Start

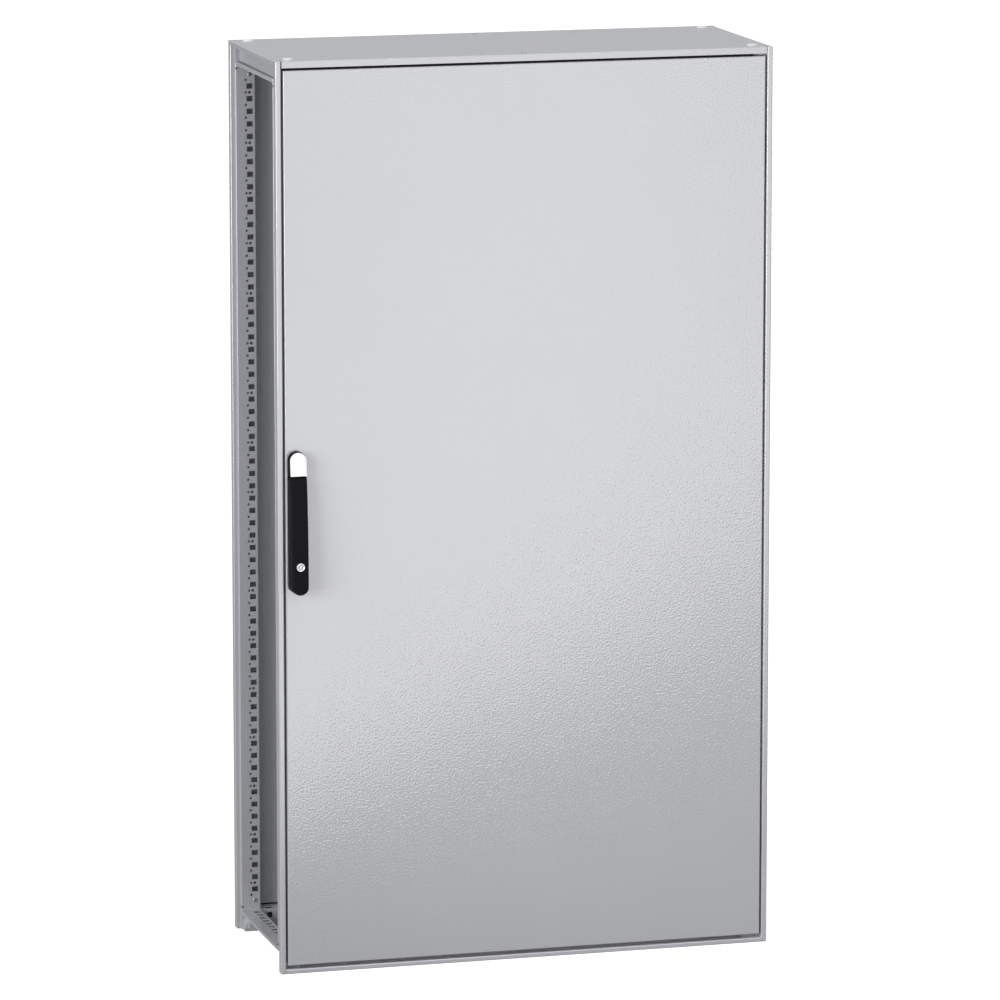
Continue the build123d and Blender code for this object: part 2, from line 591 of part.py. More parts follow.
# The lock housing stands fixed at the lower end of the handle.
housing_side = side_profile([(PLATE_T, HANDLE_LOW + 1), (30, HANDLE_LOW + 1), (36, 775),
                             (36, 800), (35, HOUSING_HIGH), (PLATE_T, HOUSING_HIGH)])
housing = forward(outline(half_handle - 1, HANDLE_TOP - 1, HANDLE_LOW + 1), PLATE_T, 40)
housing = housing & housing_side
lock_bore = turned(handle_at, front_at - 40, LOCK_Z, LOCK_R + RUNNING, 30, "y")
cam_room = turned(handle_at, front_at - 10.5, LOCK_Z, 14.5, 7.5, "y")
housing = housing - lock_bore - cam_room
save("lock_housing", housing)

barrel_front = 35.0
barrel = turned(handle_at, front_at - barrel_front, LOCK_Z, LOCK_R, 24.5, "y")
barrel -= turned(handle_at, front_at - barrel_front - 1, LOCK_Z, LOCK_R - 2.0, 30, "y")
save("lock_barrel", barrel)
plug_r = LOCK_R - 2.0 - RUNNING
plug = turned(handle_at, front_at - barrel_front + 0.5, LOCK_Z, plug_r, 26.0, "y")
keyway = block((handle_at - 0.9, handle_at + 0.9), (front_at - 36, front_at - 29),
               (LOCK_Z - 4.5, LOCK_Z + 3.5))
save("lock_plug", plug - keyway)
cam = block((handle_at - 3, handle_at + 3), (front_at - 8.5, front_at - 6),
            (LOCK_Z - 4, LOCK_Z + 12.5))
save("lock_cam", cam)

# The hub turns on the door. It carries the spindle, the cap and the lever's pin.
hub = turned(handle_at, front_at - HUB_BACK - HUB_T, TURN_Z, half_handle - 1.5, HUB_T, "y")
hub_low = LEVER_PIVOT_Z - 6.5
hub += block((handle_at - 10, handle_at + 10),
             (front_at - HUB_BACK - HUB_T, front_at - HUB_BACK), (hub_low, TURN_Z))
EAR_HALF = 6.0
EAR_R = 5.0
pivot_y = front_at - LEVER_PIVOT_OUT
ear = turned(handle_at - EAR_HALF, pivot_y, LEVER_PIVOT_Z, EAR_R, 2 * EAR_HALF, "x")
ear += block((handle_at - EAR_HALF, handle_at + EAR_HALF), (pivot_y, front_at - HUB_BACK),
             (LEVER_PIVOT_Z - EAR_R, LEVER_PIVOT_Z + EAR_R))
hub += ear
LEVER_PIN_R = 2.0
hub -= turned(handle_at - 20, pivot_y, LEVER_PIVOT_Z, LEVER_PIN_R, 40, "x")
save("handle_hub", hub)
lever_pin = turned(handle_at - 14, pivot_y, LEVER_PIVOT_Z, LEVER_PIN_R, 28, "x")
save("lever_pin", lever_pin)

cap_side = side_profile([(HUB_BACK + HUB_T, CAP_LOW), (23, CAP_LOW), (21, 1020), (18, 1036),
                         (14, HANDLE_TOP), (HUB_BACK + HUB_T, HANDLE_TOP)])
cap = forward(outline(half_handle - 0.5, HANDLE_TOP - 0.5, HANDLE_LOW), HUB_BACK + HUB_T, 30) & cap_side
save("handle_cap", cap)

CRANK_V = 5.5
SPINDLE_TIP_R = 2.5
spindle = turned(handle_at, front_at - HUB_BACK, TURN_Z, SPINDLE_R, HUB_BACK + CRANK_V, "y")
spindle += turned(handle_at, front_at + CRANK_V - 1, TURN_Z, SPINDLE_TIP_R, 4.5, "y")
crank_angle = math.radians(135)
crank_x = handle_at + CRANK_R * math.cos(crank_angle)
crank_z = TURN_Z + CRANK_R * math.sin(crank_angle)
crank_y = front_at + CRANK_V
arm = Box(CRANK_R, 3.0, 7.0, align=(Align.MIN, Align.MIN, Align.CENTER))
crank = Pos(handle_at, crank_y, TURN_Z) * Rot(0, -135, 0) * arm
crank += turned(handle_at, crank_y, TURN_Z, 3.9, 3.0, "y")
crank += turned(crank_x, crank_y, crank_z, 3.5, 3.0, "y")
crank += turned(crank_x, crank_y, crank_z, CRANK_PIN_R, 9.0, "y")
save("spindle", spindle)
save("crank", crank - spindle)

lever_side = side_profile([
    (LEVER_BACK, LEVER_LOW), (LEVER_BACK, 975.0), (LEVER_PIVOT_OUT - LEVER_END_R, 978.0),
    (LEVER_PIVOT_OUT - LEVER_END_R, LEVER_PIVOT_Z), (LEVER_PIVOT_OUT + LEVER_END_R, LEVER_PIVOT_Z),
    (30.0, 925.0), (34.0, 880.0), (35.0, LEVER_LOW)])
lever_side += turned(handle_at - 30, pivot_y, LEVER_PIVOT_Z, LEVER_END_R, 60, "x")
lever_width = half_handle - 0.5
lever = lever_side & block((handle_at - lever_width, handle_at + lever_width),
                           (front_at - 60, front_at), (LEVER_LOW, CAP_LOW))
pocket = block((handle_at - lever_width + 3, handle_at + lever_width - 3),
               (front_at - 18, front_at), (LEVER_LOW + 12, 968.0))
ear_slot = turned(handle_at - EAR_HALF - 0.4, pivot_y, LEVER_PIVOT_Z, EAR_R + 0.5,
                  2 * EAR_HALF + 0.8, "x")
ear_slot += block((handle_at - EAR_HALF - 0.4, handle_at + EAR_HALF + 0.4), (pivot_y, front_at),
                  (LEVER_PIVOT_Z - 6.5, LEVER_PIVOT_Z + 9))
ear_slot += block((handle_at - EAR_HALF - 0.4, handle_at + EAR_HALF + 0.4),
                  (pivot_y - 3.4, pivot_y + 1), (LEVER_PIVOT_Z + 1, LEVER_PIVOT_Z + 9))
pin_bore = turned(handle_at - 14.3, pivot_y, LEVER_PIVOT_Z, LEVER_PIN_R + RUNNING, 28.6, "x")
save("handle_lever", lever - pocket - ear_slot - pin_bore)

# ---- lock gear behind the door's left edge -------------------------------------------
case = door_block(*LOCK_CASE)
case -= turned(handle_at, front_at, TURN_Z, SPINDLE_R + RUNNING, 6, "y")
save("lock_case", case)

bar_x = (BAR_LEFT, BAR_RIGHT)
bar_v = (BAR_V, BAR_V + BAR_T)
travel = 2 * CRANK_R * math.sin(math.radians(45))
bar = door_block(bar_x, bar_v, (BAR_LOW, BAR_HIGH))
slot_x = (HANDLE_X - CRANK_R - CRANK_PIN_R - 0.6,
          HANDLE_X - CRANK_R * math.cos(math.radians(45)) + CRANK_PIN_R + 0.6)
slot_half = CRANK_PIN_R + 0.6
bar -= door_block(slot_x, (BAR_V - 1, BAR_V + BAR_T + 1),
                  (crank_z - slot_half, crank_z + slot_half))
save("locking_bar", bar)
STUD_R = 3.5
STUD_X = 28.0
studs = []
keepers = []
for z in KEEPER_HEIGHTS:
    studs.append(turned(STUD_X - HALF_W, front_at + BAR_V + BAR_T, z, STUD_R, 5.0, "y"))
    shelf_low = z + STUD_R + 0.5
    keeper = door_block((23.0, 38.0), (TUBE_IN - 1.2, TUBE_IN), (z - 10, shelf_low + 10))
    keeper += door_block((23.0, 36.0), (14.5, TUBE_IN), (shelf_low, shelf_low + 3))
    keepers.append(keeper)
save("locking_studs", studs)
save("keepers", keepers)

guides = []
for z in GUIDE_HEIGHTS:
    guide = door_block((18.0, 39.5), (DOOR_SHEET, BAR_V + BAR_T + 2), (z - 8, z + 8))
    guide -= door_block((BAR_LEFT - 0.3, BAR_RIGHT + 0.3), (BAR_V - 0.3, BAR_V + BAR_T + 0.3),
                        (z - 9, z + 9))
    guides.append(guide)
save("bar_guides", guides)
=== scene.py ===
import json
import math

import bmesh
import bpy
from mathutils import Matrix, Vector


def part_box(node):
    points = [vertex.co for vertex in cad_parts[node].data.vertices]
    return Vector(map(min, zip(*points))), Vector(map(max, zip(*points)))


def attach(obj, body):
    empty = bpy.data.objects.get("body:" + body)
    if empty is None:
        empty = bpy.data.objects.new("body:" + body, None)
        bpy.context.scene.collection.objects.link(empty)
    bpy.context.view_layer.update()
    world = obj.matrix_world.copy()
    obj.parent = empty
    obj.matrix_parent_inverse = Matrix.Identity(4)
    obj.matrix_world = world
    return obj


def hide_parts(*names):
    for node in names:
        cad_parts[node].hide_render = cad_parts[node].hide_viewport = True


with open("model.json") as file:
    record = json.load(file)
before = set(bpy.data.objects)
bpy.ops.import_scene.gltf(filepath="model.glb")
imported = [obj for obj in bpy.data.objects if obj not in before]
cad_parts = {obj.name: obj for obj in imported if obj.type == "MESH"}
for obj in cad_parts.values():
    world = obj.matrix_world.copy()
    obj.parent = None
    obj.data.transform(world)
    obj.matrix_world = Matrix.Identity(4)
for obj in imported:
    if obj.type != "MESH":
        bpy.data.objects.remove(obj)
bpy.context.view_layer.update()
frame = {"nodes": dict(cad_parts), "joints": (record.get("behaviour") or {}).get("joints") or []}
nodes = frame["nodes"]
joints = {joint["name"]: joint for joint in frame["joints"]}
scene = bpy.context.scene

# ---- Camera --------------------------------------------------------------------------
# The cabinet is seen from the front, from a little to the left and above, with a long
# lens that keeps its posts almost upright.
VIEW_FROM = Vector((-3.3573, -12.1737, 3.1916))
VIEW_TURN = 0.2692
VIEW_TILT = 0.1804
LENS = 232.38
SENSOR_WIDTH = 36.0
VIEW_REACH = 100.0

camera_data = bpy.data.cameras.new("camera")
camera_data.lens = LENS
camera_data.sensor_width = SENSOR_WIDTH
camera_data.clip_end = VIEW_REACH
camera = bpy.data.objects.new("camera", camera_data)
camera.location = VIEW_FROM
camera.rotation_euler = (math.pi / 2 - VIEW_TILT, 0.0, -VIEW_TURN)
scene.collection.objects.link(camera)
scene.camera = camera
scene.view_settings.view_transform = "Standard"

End
Start

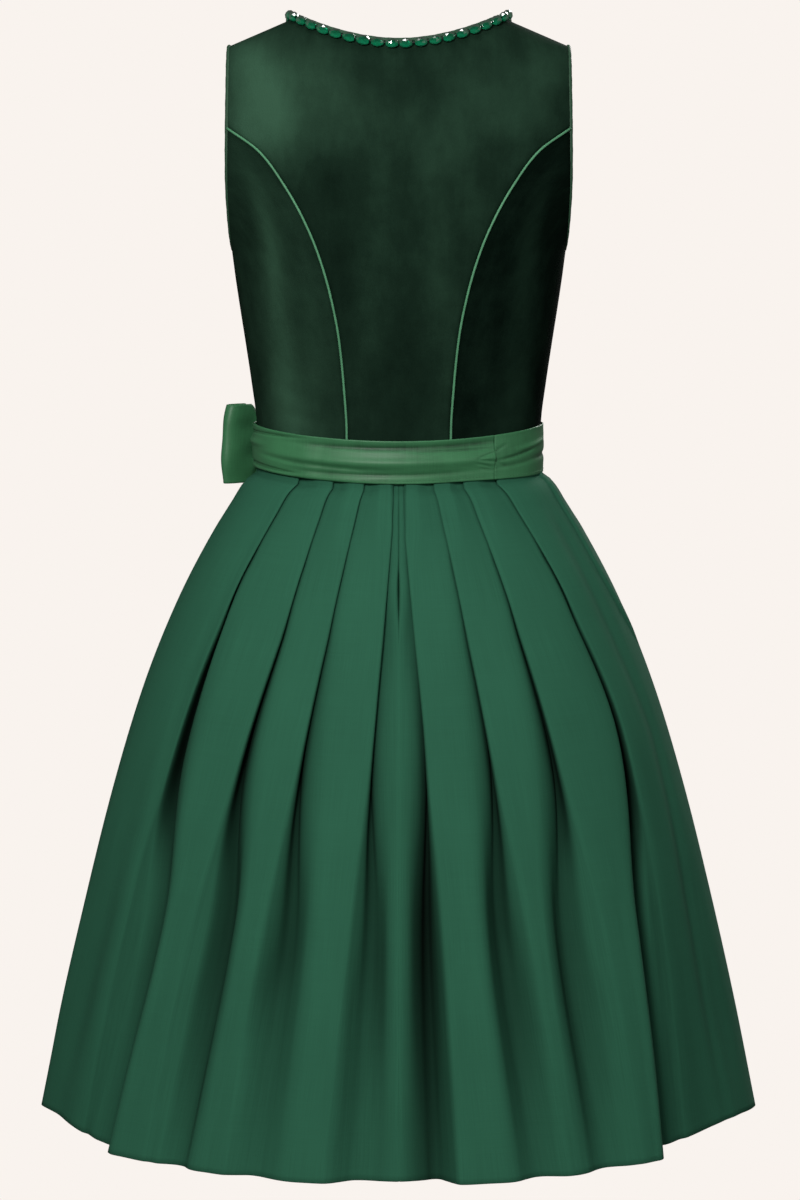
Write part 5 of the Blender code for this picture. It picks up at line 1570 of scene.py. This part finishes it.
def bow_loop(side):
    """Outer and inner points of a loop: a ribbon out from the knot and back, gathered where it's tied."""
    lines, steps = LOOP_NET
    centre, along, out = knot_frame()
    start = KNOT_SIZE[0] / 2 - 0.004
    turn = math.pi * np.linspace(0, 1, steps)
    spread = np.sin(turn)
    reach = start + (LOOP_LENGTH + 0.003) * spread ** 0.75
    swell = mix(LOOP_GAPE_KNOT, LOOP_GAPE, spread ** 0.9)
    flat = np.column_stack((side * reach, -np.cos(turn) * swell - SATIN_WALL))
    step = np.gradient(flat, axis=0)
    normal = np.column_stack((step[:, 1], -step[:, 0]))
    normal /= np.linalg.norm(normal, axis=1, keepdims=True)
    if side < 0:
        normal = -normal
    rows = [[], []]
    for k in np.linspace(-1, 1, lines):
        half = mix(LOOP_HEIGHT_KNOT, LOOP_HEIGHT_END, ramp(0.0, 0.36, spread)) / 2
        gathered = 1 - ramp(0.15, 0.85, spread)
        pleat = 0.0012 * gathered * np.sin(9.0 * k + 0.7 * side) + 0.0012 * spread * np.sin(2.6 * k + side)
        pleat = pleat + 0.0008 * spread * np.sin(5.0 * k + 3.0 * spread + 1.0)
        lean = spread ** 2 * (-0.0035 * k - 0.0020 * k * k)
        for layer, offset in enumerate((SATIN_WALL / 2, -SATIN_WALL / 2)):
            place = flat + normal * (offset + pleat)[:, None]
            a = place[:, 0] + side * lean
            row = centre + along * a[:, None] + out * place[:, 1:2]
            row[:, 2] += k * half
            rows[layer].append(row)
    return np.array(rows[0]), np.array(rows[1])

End
Start

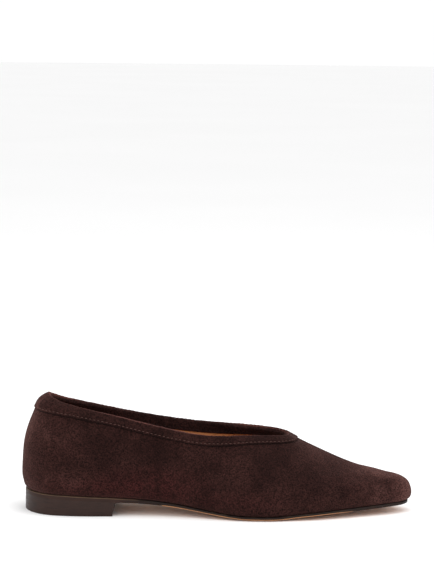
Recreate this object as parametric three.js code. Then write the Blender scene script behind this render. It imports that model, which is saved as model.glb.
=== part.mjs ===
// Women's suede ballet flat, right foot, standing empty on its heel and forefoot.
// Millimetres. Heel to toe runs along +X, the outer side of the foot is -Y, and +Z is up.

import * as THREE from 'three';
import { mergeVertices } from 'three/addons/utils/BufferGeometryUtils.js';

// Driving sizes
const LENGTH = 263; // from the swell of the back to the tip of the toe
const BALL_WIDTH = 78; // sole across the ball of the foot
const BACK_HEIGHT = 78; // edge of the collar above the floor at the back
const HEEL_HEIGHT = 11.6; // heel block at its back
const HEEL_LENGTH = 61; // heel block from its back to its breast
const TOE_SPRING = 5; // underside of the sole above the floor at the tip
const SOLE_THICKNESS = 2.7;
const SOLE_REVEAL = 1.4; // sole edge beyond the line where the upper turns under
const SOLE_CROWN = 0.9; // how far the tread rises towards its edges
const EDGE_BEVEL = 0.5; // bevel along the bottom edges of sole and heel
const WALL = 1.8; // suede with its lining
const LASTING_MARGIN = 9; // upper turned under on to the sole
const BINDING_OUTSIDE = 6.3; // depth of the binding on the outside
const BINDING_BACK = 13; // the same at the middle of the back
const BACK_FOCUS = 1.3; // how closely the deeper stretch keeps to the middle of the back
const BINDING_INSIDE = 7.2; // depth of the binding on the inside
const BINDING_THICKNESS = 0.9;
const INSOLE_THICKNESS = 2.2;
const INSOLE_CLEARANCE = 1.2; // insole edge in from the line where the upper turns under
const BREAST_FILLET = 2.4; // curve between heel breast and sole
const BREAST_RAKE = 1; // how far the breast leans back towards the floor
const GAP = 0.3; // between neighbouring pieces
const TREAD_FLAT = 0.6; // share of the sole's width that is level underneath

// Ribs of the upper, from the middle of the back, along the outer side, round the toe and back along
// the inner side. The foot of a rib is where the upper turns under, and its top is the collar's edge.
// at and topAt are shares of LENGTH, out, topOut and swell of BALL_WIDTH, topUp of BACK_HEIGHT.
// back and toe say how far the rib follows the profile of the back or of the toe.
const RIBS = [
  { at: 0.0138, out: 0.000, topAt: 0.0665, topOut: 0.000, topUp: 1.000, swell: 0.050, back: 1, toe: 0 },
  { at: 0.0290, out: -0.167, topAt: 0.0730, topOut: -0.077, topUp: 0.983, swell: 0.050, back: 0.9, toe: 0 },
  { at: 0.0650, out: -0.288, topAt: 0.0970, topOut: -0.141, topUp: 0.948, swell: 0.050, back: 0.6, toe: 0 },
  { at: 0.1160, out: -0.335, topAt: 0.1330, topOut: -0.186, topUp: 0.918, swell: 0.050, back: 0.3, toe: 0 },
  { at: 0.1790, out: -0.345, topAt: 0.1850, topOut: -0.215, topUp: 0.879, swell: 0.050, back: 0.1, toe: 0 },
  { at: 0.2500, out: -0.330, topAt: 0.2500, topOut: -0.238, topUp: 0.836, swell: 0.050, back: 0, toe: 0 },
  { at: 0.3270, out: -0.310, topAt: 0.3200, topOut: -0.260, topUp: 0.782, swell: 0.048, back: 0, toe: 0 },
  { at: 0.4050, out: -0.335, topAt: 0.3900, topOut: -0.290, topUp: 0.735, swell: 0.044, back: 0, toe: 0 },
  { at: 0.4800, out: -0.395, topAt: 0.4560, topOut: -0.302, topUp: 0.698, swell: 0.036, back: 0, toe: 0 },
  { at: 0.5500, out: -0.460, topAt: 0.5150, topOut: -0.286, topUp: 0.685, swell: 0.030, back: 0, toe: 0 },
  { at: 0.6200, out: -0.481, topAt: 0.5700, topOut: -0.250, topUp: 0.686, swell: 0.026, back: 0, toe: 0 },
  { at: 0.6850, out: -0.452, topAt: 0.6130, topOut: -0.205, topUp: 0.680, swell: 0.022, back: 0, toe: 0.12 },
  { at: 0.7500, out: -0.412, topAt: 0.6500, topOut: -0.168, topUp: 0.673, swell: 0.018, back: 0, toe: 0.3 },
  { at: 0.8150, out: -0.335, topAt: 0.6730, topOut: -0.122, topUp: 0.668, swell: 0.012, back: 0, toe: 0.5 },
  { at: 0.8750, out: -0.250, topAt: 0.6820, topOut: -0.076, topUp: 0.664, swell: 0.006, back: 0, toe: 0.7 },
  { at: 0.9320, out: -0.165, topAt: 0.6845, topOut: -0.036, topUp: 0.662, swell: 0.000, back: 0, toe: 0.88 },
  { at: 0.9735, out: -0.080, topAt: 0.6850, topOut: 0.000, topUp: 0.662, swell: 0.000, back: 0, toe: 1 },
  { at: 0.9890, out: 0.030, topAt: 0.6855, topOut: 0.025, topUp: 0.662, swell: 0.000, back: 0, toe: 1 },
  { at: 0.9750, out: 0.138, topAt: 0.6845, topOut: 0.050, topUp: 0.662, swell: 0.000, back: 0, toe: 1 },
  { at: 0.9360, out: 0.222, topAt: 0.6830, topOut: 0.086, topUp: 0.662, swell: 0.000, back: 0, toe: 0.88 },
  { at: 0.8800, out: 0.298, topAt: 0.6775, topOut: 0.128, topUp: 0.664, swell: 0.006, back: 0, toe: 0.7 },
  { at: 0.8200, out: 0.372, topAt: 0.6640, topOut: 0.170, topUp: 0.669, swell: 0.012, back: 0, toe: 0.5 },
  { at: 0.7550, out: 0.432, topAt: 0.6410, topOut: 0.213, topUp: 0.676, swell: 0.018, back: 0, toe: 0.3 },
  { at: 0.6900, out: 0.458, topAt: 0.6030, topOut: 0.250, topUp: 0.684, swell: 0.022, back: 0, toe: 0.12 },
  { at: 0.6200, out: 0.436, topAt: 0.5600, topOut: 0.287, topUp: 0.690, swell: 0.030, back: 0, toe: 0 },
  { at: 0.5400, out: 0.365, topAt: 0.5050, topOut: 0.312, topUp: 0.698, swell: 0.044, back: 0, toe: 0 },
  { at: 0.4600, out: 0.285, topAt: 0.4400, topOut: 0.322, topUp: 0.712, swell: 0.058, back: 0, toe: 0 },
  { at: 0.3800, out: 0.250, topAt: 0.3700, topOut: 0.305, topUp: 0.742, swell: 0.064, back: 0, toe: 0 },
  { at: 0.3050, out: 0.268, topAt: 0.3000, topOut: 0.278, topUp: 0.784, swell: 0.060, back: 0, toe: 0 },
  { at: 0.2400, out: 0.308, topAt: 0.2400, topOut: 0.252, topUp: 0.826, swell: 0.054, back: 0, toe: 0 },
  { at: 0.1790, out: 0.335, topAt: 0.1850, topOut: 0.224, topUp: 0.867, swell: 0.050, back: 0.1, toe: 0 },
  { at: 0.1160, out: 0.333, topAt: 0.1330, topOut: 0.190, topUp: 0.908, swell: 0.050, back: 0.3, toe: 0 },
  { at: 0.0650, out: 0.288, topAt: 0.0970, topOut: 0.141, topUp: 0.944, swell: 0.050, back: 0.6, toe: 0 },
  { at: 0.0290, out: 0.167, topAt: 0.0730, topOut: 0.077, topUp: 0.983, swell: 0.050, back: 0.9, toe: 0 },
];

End

◆ **What the task asks**: With the first line being the one containing "guides = []" and the last line the one containing "obj.parent = empty", transcribe exactly the lines above that fall in that range.

◆ **Answer to this task**:
guides = []
for z in GUIDE_HEIGHTS:
    guide = door_block((18.0, 39.5), (DOOR_SHEET, BAR_V + BAR_T + 2), (z - 8, z + 8))
    guide -= door_block((BAR_LEFT - 0.3, BAR_RIGHT + 0.3), (BAR_V - 0.3, BAR_V + BAR_T + 0.3),
                        (z - 9, z + 9))
    guides.append(guide)
save("bar_guides", guides)
=== scene.py ===
import json
import math

import bmesh
import bpy
from mathutils import Matrix, Vector


def part_box(node):
    points = [vertex.co for vertex in cad_parts[node].data.vertices]
    return Vector(map(min, zip(*points))), Vector(map(max, zip(*points)))


def attach(obj, body):
    empty = bpy.data.objects.get("body:" + body)
    if empty is None:
        empty = bpy.data.objects.new("body:" + body, None)
        bpy.context.scene.collection.objects.link(empty)
    bpy.context.view_layer.update()
    world = obj.matrix_world.copy()
    obj.parent = empty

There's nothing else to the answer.